L’art d’offrir sans corrompre
Les règles fiscales contraignantes n’empêchent pas les entreprises de faire de “gros” cadeaux
En cas de contrôle fiscal, c’est à l’entreprise d’apporter la preuve de l’intérêt du cadeau d’affaires. Selon l’agent en face d’elle, l’argument pourra convaincre ou non
Le cadeau d’affaires est considéré comme un moyen efficace pour fidéliser clients et collaborateurs et entretenir des relations d’affaires pérennes. Il profite de plus d’une fiscalité spécifique si son montant est inférieur à 69 euros TTC par an et par bénéficiaire, le rendant d’autant plus attractif.
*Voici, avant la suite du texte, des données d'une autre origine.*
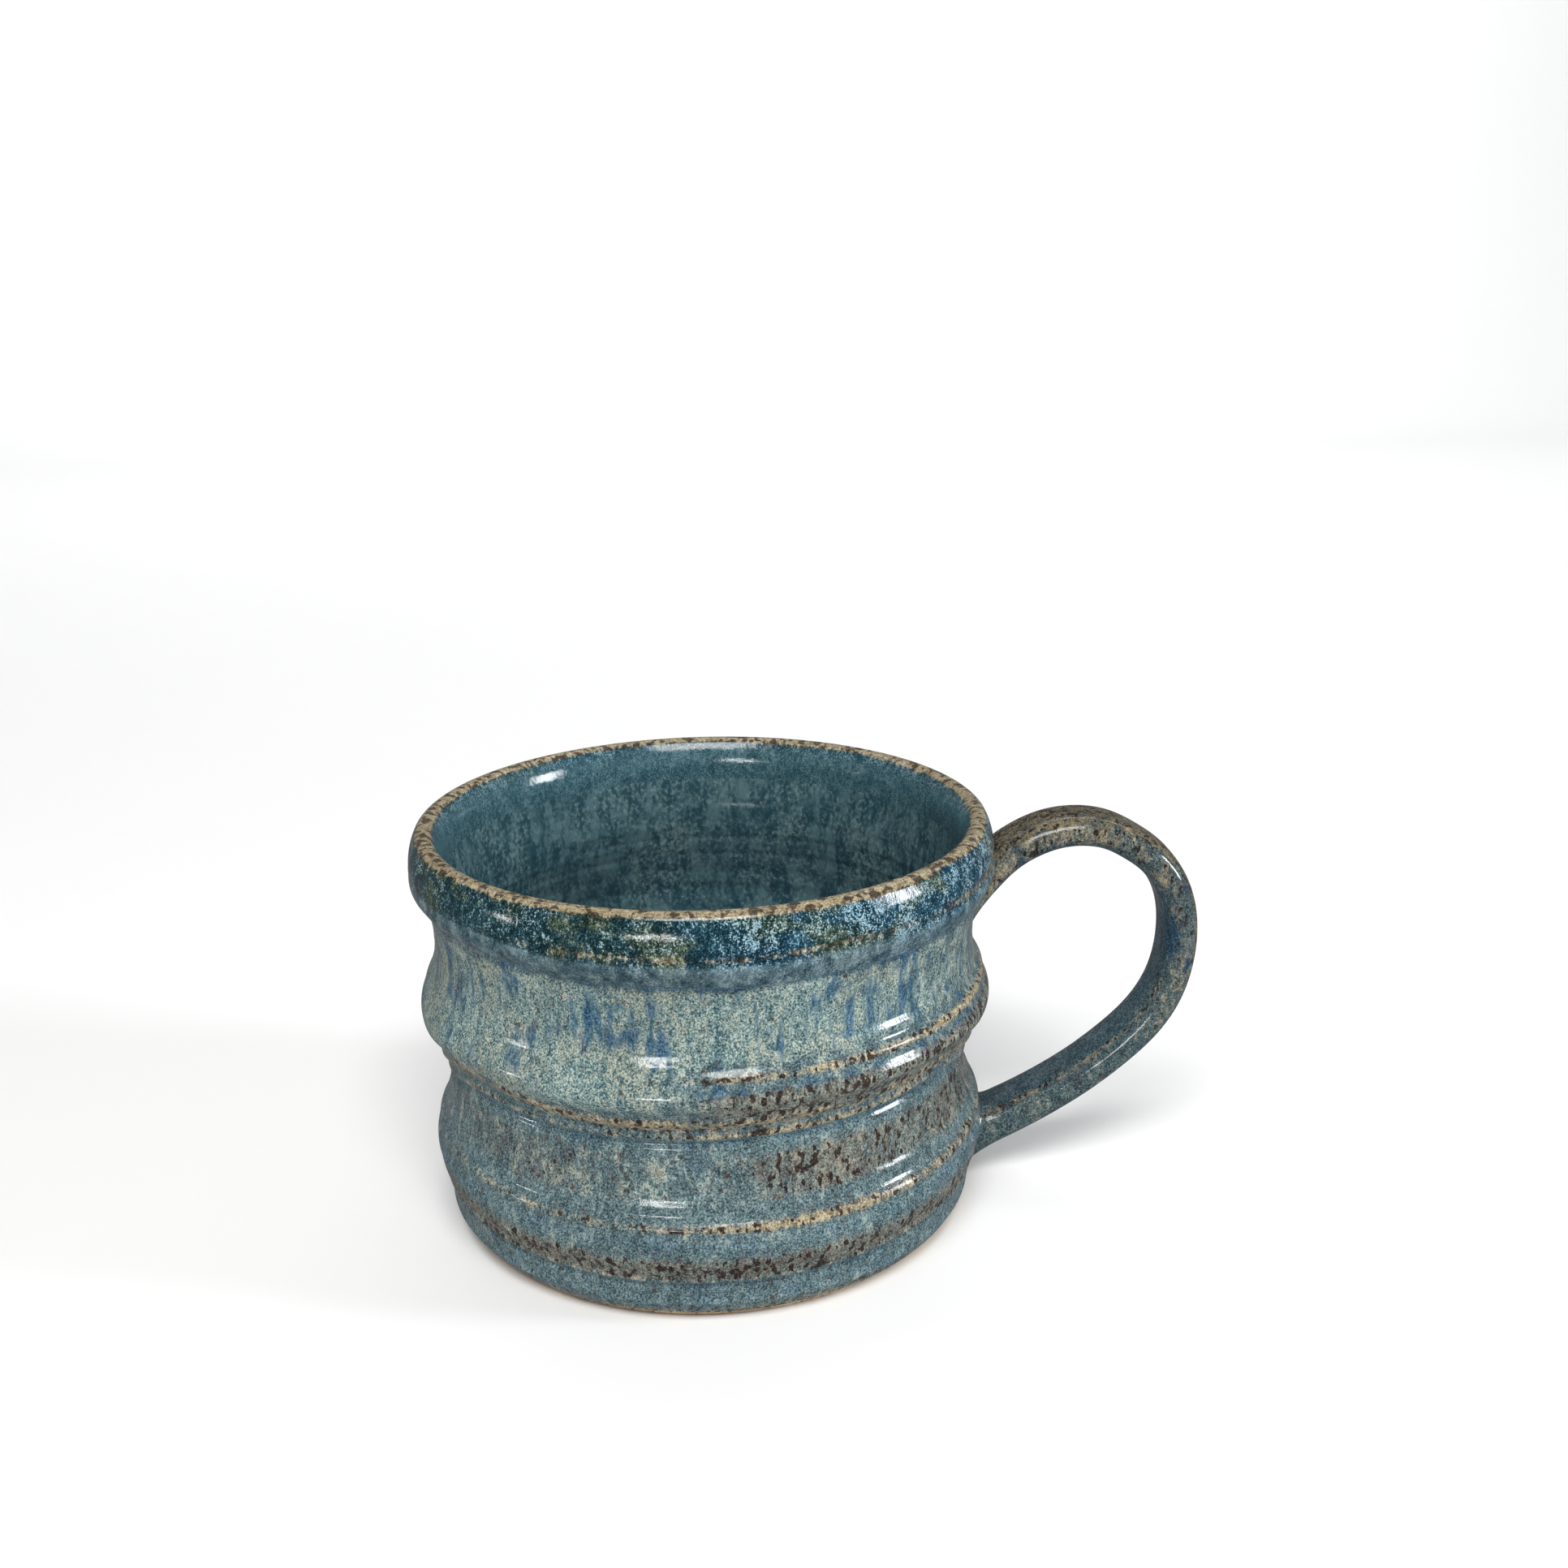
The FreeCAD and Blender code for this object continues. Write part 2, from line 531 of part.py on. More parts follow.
def wad(name, prefix, glazed):
    """Clay worked round the end of the strap: a flattened dome on the wall."""
    e = doc.addObject("Part::Ellipsoid", name)
    ge = " + Dims.glaze_thickness" if glazed else ""
    e.setExpression("Radius1", "Dims.%s_wad_half_height" % prefix + ge)
    e.setExpression("Radius2", "Dims.%s_wad_reach" % prefix + ge)
    e.setExpression("Radius3", "Dims.%s_wad_half_width" % prefix + ge)
    e.setExpression("Placement.Base.x", "Dims.%s_wad_x" % prefix)
    e.setExpression("Placement.Base.z", "Dims.%s_wad_z" % prefix)
    return e


def boolean(kind, name, label, base, tool):
    o = doc.addObject("Part::" + kind, name)
    o.Label = label
    o.Base = base
    o.Tool = tool
    return o


def multi(kind, name, label, shapes):
    o = doc.addObject("Part::" + kind, name)
    o.Label = label
    o.Shapes = shapes
    return o


upper_dome = wad("UpperDome", "upper", False)
lower_dome = wad("LowerDome", "lower", False)
upper_dome_coat = wad("UpperDomeCoat", "upper", True)
lower_dome_coat = wad("LowerDomeCoat", "lower", True)
doc.recompute()

handle_strap = boolean("Cut", "HandleStrap", "handle_strap", strap, filled)
strap_and_cup = boolean("Fuse", "StrapAndCup", "strap_and_cup", filled, strap)
upper_wad = boolean("Cut", "UpperWad", "upper_joint_wad", upper_dome, strap_and_cup)
lower_wad = boolean("Cut", "LowerWad", "lower_joint_pad", lower_dome, strap_and_cup)

# --------------------------------------------------------------- the glazes
coat = boolean("Cut", "Coat", "coat", glazed_form, thrown_cup)
handle_form = multi("MultiFuse", "HandleForm", "handle_form",
                    [strap_coat, upper_dome_coat, lower_dome_coat])
handle_clay = multi("MultiFuse", "HandleClay", "handle_clay",
                    [filled, strap, upper_dome, lower_dome])
# the part of the glazed handle that stands outside the cup's clay
handle_outside = boolean("Cut", "HandleOutside", "handle_outside", handle_form, filled)
handle_glaze = boolean("Cut", "HandleGlaze", "handle_glaze", handle_outside, handle_clay)

# bounds of each coat on the cup
outer_block = doc.addObject("Part::Cylinder", "OuterBlock")
outer_block.setExpression("Radius", "Dims.rim_belly_radius + 5")
outer_block.setExpression("Height", "Dims.rim_glaze_height")
liner_block = doc.addObject("Part::Cylinder", "LinerBlock")
liner_block.setExpression("Radius", "Dims.wall_split_radius")
liner_block.setExpression("Height", "Dims.liner_top_height")
outer_ring = boolean("Cut", "OuterRing", "outer_ring", outer_block, liner_block)
coat_less_handle = boolean("Cut", "CoatLessHandle", "coat_less_handle", coat, handle_outside)
outer_glaze = boolean("Common", "OuterGlaze", "outer_glaze", coat_less_handle, outer_ring)
liner_glaze = boolean("Common", "LinerGlaze", "liner_glaze", coat, liner_block)
both_blocks = boolean("Fuse", "BothBlocks", "both_blocks", outer_ring, liner_block)
rim_glaze = boolean("Cut", "RimGlaze", "rim_glaze", coat_less_handle, both_blocks)
doc.recompute()

NODES = {
    "thrown_cup": thrown_cup,
    "handle_strap": handle_strap,
    "upper_joint_wad": upper_wad,
    "lower_joint_pad": lower_wad,
    "outer_glaze": outer_glaze,
    "liner_glaze": liner_glaze,
    "rim_glaze": rim_glaze,
    "handle_glaze": handle_glaze,
}

# -------------------------------------------------------------- check, write
bad = []
for obj in doc.Objects:
    if any(word in ("Invalid", "Error") for word in obj.State):
        bad.append((obj.Name, obj.State))
for node, obj in NODES.items():
    shape = obj.Shape
    if shape.isNull() or not shape.isValid():
        bad.append((node, "null or not valid"))
        continue
    print(node, "solids", len(shape.Solids), "faces", len(shape.Faces),
          "volume cm3 %.3f" % (shape.Volume / 1000), shape.BoundBox)
if bad:
    raise SystemExit("failed: %r" % bad)
for node, obj in NODES.items():
    obj.Shape.exportStep("parts/%s.step" % node)
print("written", len(NODES))
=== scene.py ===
import math

import bpy
import numpy as np
from mathutils import Matrix, Vector


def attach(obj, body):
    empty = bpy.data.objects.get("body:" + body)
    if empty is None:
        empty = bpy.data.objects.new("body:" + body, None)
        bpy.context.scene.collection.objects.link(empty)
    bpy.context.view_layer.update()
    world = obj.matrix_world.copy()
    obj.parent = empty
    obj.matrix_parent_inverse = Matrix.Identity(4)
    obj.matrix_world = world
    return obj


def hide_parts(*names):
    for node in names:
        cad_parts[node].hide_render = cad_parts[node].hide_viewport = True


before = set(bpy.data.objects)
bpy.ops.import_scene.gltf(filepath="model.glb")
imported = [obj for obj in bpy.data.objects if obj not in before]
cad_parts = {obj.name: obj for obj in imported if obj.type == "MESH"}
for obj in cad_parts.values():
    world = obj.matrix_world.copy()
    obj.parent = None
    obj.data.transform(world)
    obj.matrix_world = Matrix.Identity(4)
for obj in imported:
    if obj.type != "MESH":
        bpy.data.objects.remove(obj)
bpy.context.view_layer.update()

MM = 0.001
scene = bpy.context.scene
TAU = 2 * math.pi

# ------------------------------------------------------------------ camera
f_px, frame_px = 2101.65, 1932.0
pitch, yaw, roll = math.radians(17.169), math.radians(2.889), math.radians(-0.8137)
fwd = Vector((math.sin(yaw) * math.cos(pitch), math.cos(yaw) * math.cos(pitch), -math.sin(pitch)))
right = Vector((math.cos(yaw), -math.sin(yaw), 0.0))
up = right.cross(fwd)
r2 = math.cos(roll) * right + math.sin(roll) * up
u2 = -math.sin(roll) * right + math.cos(roll) * up
cam_data = bpy.data.cameras.new("camera")
cam_data.sensor_width = 36.0
cam_data.lens = 36.0 * f_px / frame_px
cam_data.clip_start, cam_data.clip_end = 0.01, 20.0
cam = bpy.data.objects.new("camera", cam_data)
scene.collection.objects.link(cam)
rot = Matrix((
    (r2.x, u2.x, -fwd.x, 0.0),
    (r2.y, u2.y, -fwd.y, 0.0),
    (r2.z, u2.z, -fwd.z, 174.14 * MM),
    (0, 0, 0, 1),
))
rot[0][3], rot[1][3] = 0.0, -301.36 * MM
cam.matrix_world = rot
scene.camera = cam


# ------------------------------------------------------------- small tools
def smooth(a, b, x):
    t = np.clip((x - a) / (b - a), 0.0, 1.0)
    return t * t * (3 - 2 * t)


def wrap(a):
    return (a + math.pi) % TAU - math.pi


def bump(x, centre, width):
    return np.exp(-(((x - centre) / width) ** 2))


def cubic(xs, ys, x):
    """Natural cubic spline through (xs, ys), evaluated at x."""
    xs, ys, x = np.asarray(xs, float), np.asarray(ys, float), np.asarray(x, float)
    n = len(xs)
    h = np.diff(xs)
    A = np.zeros((n, n))
    b = np.zeros(n)
    A[0, 0] = A[-1, -1] = 1
    for i in range(1, n - 1):
        A[i, i - 1], A[i, i], A[i, i + 1] = h[i - 1], 2 * (h[i - 1] + h[i]), h[i]
        b[i] = 6 * ((ys[i + 1] - ys[i]) / h[i] - (ys[i] - ys[i - 1]) / h[i - 1])
    m = np.linalg.solve(A, b)
    i = np.clip(np.searchsorted(xs, x) - 1, 0, n - 2)
    t0, t1, hh = x - xs[i], xs[i + 1] - x, h[i]
    return (m[i] * t1 ** 3 + m[i + 1] * t0 ** 3) / (6 * hh) + (ys[i] / hh - m[i] * hh / 6) * t1 + (ys[i + 1] / hh - m[i + 1] * hh / 6) * t0


def rings(seed, n, spread):
    """n seeded (frequency, phase, weight) triples of a smooth closed wobble."""
    rng = np.random.default_rng(seed)
    k = np.arange(1, n + 1)
    return k, rng.uniform(0, TAU, n), rng.uniform(0.5, 1.0, n) / k ** spread


def wobble(phi, seed, n=9, spread=0.6):
    k, ph, w = rings(seed, n, spread)
    v = sum(wi * np.sin(ki * phi + pi) for ki, pi, wi in zip(k, ph, w))
    return v / np.sqrt((w ** 2).sum() / 2) * 0.5


def make_mesh(name, verts, faces, attrs=None):
    me = bpy.data.meshes.new(name)
    verts = np.asarray(verts, np.float32)
    faces = [np.asarray(x, np.int32) for x in faces]
    sizes = np.concatenate([np.full(len(x), x.shape[1], np.int32) for x in faces])
    loops = np.concatenate([x.ravel() for x in faces])
    me.vertices.add(len(verts))
    me.vertices.foreach_set("co", (verts * MM).ravel())
    me.loops.add(len(loops))
    me.loops.foreach_set("vertex_index", loops)
    me.polygons.add(len(sizes))
    starts = np.concatenate([[0], np.cumsum(sizes)[:-1]]).astype(np.int32)
    me.polygons.foreach_set("loop_start", starts)
    me.update(calc_edges=True)
    me.validate()
    me.polygons.foreach_set("use_smooth", np.ones(len(me.polygons), bool))
    for key, val in (attrs or {}).items():
        a = me.attributes.new(key, "FLOAT", "POINT")
        a.data.foreach_set("value", np.asarray(val, np.float32).ravel())
    ob = bpy.data.objects.new(name, me)
    scene.collection.objects.link(ob)
    return ob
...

De nombreuses entreprises n’hésitent toutefois pas à gonfler la note et délaissent le simple goodies au profit de vraies expériences. Un domaine en particulier tire son épingle du jeu sur ce marché : la gastronomie. Mais l’Agence française anti-corruption veille…
Offrir un cadeau à ses clients ou ses collaborateurs est une coutume dans beaucoup d’entreprises. D’après les chiffres 2019 de l’étude Omyague, réalisée pour analyser les tendances du marché des cadeaux d’affaires et connaître ses évolutions, 100 % des 523 sociétés interrogées en font au moins un dans l’année. Et jusqu’à plus de quatre pour un tiers d’entre elles. Leur objectif derrière ce geste : fidéliser, célébrer un événement et motiver les partenaires ou salariés.
Mais le cadeau d’affaires est-il vraiment utile ? “S’il est de bonne qualité et en adéquation avec l’image de l’entreprise qui l’offre, il a un réel impact. Surtout si la personne qui le reçoit l’utilisera ensuite au quotidien”, met en avant Nathalie Cozette, directrice d’Omyague. Nombreuses sont les structures aujourd’hui à se creuser la tête pour trouver des idées et offrir des objets qui ne finissent plus au fond d’un tiroir. Si le prix a toujours été numéro un des critères de sélection, l’originalité et la qualité le suivent de plus en plus près. “La tendance actuelle n’est plus aux gadgets des années 1980-1990, mais à des cadeaux qui durent dans le temps. Les entreprises regardent désormais davantage le côté made in France ou développement durable, même si dans l’achat concret, ils représentent encore un faible pourcentage”, ajoute l’experte.
Une fiscalité spécifique
Les cadeaux d’affaires jouissent d’un avantage qui peut se révéler non négligeable pour une société qui fait attention à son budget. Le Code général des impôts précise en effet qu’“une entreprise peut récupérer la taxe sur la valeur ajoutée (TVA) lorsque le prix de revient ou d’achat du cadeau offert est de 69 euros maximum par an et par bénéficiaire” – alors que la TVA se rapportant à des biens cédés sans rémunération n’est en principe jamais récupérable. Cela signifie que “l’entreprise peut déduire la TVA subie lors de l’achat du bien”, précise Grégory Klein, avocat spécialisé en droit fiscal au sein du cabinet GKL-Avocats. Et donc récupérer un maximum de 13,80 euros avec ce plafond de 69 euros. Une coquette somme lorsqu’elle est démultipliée.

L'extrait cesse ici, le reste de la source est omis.